>>>

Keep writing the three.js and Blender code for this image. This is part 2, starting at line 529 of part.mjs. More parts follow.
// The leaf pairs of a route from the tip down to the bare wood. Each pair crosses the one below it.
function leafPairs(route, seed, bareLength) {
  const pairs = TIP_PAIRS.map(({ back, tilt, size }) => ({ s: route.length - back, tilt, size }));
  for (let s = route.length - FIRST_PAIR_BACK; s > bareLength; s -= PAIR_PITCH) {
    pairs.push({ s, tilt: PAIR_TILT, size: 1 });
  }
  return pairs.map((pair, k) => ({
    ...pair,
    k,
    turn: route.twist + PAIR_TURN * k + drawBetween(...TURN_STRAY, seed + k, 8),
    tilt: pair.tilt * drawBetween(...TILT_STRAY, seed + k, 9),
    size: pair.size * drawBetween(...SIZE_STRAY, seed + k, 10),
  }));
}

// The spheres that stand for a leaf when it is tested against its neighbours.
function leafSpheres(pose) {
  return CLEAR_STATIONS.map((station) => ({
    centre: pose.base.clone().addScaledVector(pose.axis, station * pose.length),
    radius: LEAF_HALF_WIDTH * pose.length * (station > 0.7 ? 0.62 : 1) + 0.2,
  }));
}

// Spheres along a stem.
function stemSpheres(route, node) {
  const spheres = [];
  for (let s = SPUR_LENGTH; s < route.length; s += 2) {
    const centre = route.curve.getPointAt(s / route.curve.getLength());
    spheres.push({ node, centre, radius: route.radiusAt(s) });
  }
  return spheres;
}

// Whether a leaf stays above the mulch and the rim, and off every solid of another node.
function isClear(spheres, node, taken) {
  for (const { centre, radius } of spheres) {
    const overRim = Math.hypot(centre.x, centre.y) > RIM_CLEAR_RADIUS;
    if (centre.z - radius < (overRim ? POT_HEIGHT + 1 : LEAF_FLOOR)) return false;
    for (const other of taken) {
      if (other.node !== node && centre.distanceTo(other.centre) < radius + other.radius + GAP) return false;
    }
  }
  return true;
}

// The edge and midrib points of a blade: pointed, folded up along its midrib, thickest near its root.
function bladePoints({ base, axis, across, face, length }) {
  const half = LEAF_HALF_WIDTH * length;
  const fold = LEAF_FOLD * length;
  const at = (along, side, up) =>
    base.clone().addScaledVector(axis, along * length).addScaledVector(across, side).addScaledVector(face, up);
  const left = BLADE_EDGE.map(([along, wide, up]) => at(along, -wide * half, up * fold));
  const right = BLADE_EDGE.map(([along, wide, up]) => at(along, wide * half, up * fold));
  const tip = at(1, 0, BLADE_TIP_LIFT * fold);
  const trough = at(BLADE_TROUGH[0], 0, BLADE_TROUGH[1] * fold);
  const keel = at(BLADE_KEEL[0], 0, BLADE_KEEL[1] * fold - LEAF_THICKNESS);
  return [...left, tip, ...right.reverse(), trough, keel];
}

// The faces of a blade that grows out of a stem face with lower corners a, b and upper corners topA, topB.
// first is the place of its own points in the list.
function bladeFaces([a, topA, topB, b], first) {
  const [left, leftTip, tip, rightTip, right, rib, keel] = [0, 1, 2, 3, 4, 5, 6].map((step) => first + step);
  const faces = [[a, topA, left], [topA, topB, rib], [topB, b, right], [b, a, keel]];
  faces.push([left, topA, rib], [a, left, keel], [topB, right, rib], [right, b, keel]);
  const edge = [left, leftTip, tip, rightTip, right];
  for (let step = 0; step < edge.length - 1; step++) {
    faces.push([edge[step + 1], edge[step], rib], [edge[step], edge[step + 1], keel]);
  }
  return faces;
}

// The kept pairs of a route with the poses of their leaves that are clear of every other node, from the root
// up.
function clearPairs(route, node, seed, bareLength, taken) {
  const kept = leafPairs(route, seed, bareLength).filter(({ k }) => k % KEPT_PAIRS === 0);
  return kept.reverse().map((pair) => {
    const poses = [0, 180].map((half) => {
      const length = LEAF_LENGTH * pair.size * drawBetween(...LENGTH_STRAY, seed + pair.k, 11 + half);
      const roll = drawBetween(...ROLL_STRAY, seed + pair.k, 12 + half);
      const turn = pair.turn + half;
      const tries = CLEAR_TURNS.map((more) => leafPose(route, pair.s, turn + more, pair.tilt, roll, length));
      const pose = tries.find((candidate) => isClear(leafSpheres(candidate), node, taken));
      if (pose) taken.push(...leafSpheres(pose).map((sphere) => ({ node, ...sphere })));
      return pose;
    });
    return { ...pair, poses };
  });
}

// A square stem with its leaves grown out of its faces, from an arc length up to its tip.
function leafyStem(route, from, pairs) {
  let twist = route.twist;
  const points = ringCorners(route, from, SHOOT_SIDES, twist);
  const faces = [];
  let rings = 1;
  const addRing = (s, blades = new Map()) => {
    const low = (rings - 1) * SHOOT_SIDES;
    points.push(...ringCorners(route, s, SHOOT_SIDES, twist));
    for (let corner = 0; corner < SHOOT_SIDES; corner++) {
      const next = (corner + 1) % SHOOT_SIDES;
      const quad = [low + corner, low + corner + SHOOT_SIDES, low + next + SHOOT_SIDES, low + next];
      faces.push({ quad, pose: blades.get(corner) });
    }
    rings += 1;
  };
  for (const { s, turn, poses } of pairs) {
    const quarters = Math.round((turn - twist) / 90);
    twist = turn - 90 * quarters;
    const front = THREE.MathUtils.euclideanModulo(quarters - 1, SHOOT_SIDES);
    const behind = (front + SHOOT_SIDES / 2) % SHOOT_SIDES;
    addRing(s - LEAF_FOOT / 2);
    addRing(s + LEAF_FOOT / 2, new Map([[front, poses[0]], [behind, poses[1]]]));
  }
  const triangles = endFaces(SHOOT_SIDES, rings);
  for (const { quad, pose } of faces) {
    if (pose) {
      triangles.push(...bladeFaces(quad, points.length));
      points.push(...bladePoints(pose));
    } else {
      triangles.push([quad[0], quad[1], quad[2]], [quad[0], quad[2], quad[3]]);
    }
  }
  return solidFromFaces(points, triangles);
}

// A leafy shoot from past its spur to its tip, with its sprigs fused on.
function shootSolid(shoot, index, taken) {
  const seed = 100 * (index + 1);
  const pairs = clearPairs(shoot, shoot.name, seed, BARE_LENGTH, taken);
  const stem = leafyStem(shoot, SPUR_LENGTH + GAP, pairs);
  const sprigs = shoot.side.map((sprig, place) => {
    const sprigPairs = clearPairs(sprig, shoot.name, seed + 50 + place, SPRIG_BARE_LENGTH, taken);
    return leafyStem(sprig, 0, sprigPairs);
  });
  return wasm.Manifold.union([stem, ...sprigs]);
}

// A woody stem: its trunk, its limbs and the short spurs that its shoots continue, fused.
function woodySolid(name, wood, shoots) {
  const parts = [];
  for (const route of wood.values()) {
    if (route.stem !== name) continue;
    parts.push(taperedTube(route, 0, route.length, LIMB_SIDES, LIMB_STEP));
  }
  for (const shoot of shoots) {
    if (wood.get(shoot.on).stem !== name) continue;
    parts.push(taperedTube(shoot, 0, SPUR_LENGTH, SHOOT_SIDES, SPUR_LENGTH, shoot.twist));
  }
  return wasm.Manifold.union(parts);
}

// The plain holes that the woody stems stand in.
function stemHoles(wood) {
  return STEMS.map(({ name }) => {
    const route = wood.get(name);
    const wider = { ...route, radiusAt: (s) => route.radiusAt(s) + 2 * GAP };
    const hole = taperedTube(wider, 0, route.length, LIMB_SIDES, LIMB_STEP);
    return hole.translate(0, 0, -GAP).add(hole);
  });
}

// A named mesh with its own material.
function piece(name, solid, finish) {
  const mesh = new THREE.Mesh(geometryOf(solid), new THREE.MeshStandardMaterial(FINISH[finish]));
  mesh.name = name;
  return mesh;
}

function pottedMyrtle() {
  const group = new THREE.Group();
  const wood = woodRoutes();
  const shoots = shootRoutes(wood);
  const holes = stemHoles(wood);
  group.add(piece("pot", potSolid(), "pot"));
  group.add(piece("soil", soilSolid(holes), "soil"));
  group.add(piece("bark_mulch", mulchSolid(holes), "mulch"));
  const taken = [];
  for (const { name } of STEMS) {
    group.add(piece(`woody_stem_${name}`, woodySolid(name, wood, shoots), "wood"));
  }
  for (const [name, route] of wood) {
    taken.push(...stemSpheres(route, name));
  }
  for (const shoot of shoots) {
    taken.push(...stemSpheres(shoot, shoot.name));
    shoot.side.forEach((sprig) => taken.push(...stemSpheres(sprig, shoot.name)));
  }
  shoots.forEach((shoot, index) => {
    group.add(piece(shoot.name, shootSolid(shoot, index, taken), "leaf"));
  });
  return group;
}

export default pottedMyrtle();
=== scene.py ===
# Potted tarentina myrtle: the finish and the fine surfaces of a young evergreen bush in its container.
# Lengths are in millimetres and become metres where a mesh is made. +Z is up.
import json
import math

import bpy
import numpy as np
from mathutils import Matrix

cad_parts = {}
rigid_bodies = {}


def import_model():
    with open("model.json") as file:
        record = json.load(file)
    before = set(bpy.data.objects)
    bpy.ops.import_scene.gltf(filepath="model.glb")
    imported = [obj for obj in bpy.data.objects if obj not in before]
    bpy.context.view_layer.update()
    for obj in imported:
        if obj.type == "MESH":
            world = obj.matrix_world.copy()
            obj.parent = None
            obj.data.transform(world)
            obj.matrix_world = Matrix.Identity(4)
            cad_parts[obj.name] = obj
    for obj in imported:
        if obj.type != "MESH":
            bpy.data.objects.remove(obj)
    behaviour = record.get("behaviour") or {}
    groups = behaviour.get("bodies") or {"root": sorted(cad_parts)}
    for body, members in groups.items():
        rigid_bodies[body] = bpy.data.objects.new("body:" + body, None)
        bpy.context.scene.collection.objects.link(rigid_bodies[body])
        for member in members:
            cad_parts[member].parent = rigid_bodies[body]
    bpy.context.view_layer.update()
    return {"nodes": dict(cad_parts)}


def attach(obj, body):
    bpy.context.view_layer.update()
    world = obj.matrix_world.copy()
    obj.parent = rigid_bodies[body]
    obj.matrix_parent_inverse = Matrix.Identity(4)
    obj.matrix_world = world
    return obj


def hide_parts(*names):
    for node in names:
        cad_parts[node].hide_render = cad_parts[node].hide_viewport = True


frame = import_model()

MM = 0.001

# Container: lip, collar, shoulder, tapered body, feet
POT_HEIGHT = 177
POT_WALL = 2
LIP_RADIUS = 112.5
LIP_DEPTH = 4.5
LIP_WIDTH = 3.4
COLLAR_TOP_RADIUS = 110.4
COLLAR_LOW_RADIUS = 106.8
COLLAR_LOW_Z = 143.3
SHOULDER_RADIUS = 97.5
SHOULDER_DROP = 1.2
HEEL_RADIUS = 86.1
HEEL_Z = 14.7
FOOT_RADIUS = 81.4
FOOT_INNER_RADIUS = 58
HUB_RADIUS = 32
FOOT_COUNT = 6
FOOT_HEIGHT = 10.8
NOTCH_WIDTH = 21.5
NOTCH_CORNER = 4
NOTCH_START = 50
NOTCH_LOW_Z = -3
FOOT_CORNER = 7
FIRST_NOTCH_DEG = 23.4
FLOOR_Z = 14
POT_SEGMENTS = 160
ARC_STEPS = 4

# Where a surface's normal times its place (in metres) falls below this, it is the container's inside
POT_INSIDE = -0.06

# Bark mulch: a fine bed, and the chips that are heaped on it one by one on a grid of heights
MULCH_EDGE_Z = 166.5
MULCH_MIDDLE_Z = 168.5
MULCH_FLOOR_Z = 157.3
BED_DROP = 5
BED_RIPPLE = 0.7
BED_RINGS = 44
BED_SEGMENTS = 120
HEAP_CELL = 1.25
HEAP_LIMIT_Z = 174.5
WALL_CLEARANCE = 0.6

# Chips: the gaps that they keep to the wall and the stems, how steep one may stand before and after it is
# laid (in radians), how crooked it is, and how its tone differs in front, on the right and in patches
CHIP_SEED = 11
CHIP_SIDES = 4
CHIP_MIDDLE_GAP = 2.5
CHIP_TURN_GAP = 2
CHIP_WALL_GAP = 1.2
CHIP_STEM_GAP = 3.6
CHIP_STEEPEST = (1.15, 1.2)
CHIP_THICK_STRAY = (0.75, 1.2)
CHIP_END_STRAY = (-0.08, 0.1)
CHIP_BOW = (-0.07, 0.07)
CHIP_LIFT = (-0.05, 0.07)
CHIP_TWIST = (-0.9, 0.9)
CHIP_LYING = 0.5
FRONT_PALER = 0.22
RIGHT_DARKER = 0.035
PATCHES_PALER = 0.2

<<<

What is required =
The lines to return run from the one containing "return hole.translate(0, 0, -GAP).add(hole);" down to the one containing "obj.matrix_world = Matrix.Identity(4)"; give them exactly, both included, and no others.

Worked answer =
    return hole.translate(0, 0, -GAP).add(hole);
  });
}

// A named mesh with its own material.
function piece(name, solid, finish) {
  const mesh = new THREE.Mesh(geometryOf(solid), new THREE.MeshStandardMaterial(FINISH[finish]));
  mesh.name = name;
  return mesh;
}

function pottedMyrtle() {
  const group = new THREE.Group();
  const wood = woodRoutes();
  const shoots = shootRoutes(wood);
  const holes = stemHoles(wood);
  group.add(piece("pot", potSolid(), "pot"));
  group.add(piece("soil", soilSolid(holes), "soil"));
  group.add(piece("bark_mulch", mulchSolid(holes), "mulch"));
  const taken = [];
  for (const { name } of STEMS) {
    group.add(piece(`woody_stem_${name}`, woodySolid(name, wood, shoots), "wood"));
  }
  for (const [name, route] of wood) {
    taken.push(...stemSpheres(route, name));
  }
  for (const shoot of shoots) {
    taken.push(...stemSpheres(shoot, shoot.name));
    shoot.side.forEach((sprig) => taken.push(...stemSpheres(sprig, shoot.name)));
  }
  shoots.forEach((shoot, index) => {
    group.add(piece(shoot.name, shootSolid(shoot, index, taken), "leaf"));
  });
  return group;
}

export default pottedMyrtle();
=== scene.py ===
# Potted tarentina myrtle: the finish and the fine surfaces of a young evergreen bush in its container.
# Lengths are in millimetres and become metres where a mesh is made. +Z is up.
import json
import math

import bpy
import numpy as np
from mathutils import Matrix

cad_parts = {}
rigid_bodies = {}


def import_model():
    with open("model.json") as file:
        record = json.load(file)
    before = set(bpy.data.objects)
    bpy.ops.import_scene.gltf(filepath="model.glb")
    imported = [obj for obj in bpy.data.objects if obj not in before]
    bpy.context.view_layer.update()
    for obj in imported:
        if obj.type == "MESH":
            world = obj.matrix_world.copy()
            obj.parent = None
            obj.data.transform(world)
            obj.matrix_world = Matrix.Identity(4)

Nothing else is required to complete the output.